** START OF Records for this exercise **

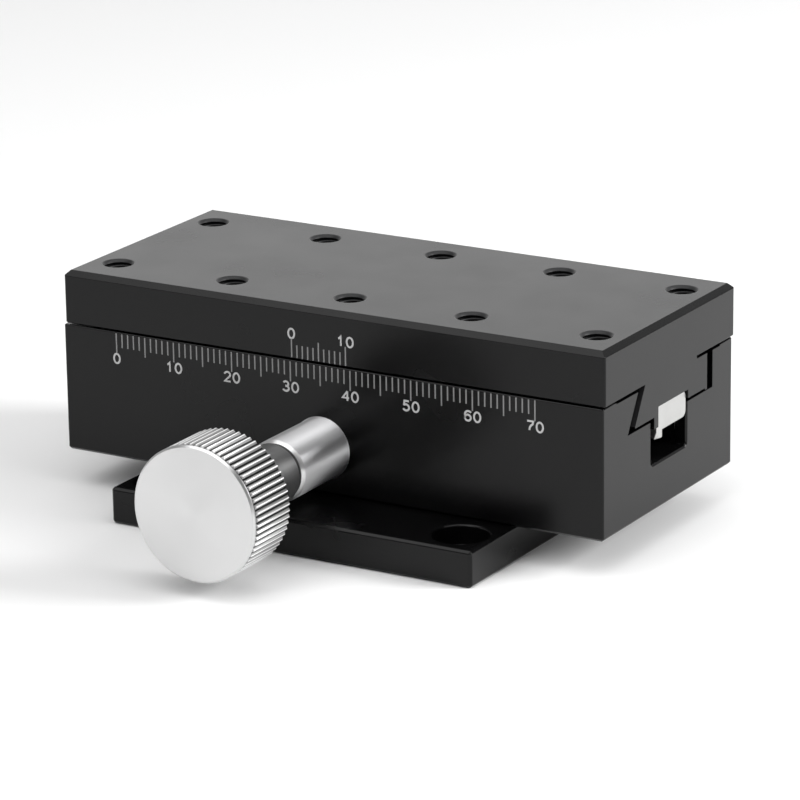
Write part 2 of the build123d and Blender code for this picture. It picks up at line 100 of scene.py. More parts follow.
# Scale on the base's front and vernier on the table's front
mark_rise = 0.012 * MM
mark_width = 0.22 * MM
scale_start = -35.7 * MM
scale_pitch = 1.0 * MM
scale_divisions = 70
scale_gap = 0.20 * MM
scale_short = 2.1 * MM
scale_long = 3.0 * MM
vernier_start = -5.4 * MM
vernier_pitch = 0.9 * MM
vernier_divisions = 10
vernier_gap = 0.45 * MM
vernier_short = 1.9 * MM
vernier_long = 2.8 * MM
long_every = 5
numbered_every = 10

# Numbers beside the marks
digit_height = 1.42 * MM
digit_weight = 0.29 * MM
scale_number_gap = 0.12 * MM
vernier_number_gap = 0.05 * MM
# Shares of a numeral's height: the step to the next one, and its middle as it is drawn
digit_step = 1.08
digit_middle = 0.30
# A drawn numeral is widened by this much
digit_stretch = 1.20
# Where a numeral has more strokes, each stands this much prouder than the one before
stroke_step = 0.003 * MM
# Degrees in a step of an arc, and the fewest steps
arc_step = 15
arc_fewest = 3
# A stroke is widened at a bend by one over this at most
bend_limit = 0.5
# Ends nearer than this close a stroke
same_place = 1e-6

# Knob: lip and groove at the face, knurled rim, and hub
head_width = 9.7 * MM
face_edge = 0.28 * MM
face_lip = 0.45 * MM
lip_groove = 0.35 * MM
knurl_lead = 0.3 * MM
knurl_count = 66
knurl_depth = 0.42 * MM
knurl_steps = 16
knurl_land = 0.125
hub_radius = 4.4 * MM
hub_edge = 0.15 * MM
hub_cove = 0.045 * MM
# Share of the ridges' height left where the ends of the knurl are coned, ring by ring
knurl_cuts = (0.0, 0.35, 0.7, 1.0)
# Tones of the knurl: share of the way from root to crest, and how light it is there; the dark flanks
# and grooves are painted shade
knurl_shade_tones = ((0.0, 0.02), (0.25, 0.06), (0.5, 0.42), (0.86, 0.55), (0.97, 0.92))

# Sleeve
bore_radius = 2.5 * MM
bore_gap = 0.03 * MM
sleeve_chamfer = 0.45 * MM
sleeve_break = 0.03 * MM
sleeve_break_length = 0.06 * MM
sleeve_foot = 0.12 * MM
foot_seat = 0.02 * MM
round_steps = 128

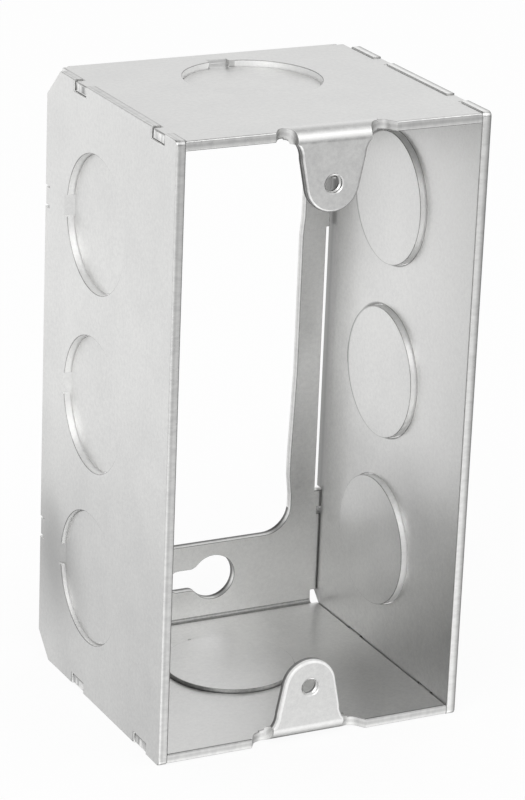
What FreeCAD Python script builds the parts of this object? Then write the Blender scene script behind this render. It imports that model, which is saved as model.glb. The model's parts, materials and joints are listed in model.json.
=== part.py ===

** END OF Records for this exercise **

What you should do
Print all of the data exactly as it was given.

Finished answer
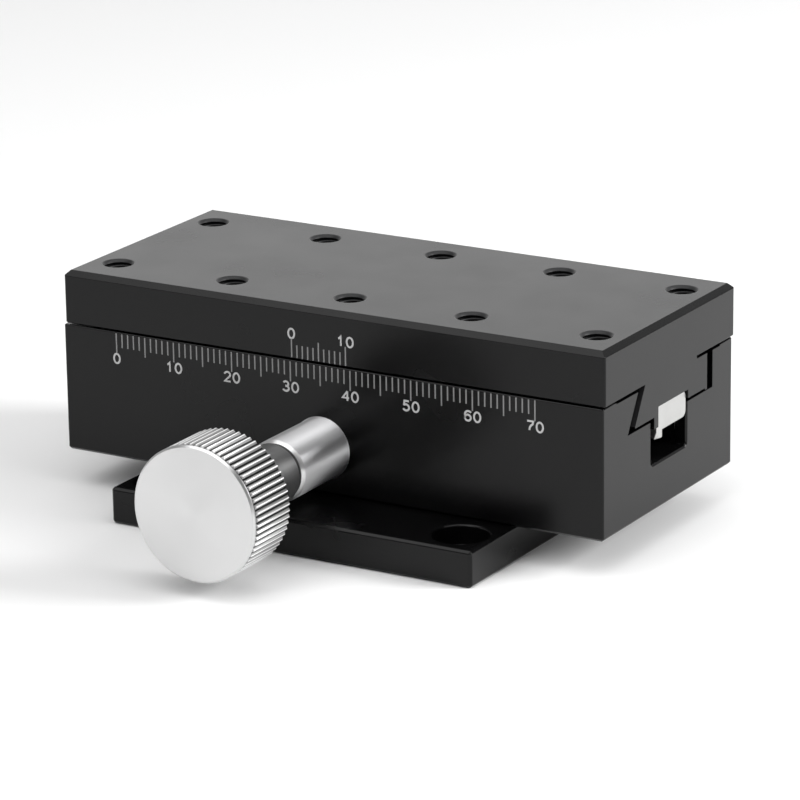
Write part 2 of the build123d and Blender code for this picture. It picks up at line 100 of scene.py. More parts follow.
# Scale on the base's front and vernier on the table's front
mark_rise = 0.012 * MM
mark_width = 0.22 * MM
scale_start = -35.7 * MM
scale_pitch = 1.0 * MM
scale_divisions = 70
scale_gap = 0.20 * MM
scale_short = 2.1 * MM
scale_long = 3.0 * MM
vernier_start = -5.4 * MM
vernier_pitch = 0.9 * MM
vernier_divisions = 10
vernier_gap = 0.45 * MM
vernier_short = 1.9 * MM
vernier_long = 2.8 * MM
long_every = 5
numbered_every = 10

# Numbers beside the marks
digit_height = 1.42 * MM
digit_weight = 0.29 * MM
scale_number_gap = 0.12 * MM
vernier_number_gap = 0.05 * MM
# Shares of a numeral's height: the step to the next one, and its middle as it is drawn
digit_step = 1.08
digit_middle = 0.30
# A drawn numeral is widened by this much
digit_stretch = 1.20
# Where a numeral has more strokes, each stands this much prouder than the one before
stroke_step = 0.003 * MM
# Degrees in a step of an arc, and the fewest steps
arc_step = 15
arc_fewest = 3
# A stroke is widened at a bend by one over this at most
bend_limit = 0.5
# Ends nearer than this close a stroke
same_place = 1e-6

# Knob: lip and groove at the face, knurled rim, and hub
head_width = 9.7 * MM
face_edge = 0.28 * MM
face_lip = 0.45 * MM
lip_groove = 0.35 * MM
knurl_lead = 0.3 * MM
knurl_count = 66
knurl_depth = 0.42 * MM
knurl_steps = 16
knurl_land = 0.125
hub_radius = 4.4 * MM
hub_edge = 0.15 * MM
hub_cove = 0.045 * MM
# Share of the ridges' height left where the ends of the knurl are coned, ring by ring
knurl_cuts = (0.0, 0.35, 0.7, 1.0)
# Tones of the knurl: share of the way from root to crest, and how light it is there; the dark flanks
# and grooves are painted shade
knurl_shade_tones = ((0.0, 0.02), (0.25, 0.06), (0.5, 0.42), (0.86, 0.55), (0.97, 0.92))

# Sleeve
bore_radius = 2.5 * MM
bore_gap = 0.03 * MM
sleeve_chamfer = 0.45 * MM
sleeve_break = 0.03 * MM
sleeve_break_length = 0.06 * MM
sleeve_foot = 0.12 * MM
foot_seat = 0.02 * MM
round_steps = 128

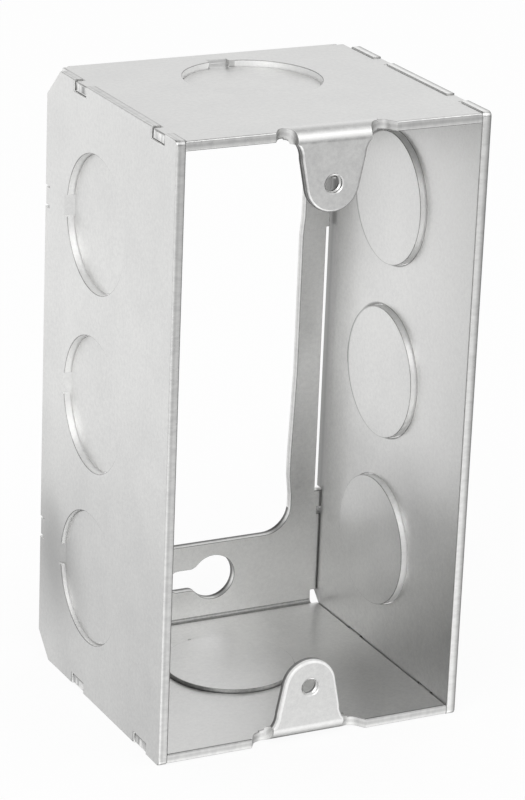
What FreeCAD Python script builds the parts of this object? Then write the Blender scene script behind this render. It imports that model, which is saved as model.glb. The model's parts, materials and joints are listed in model.json.
=== part.py ===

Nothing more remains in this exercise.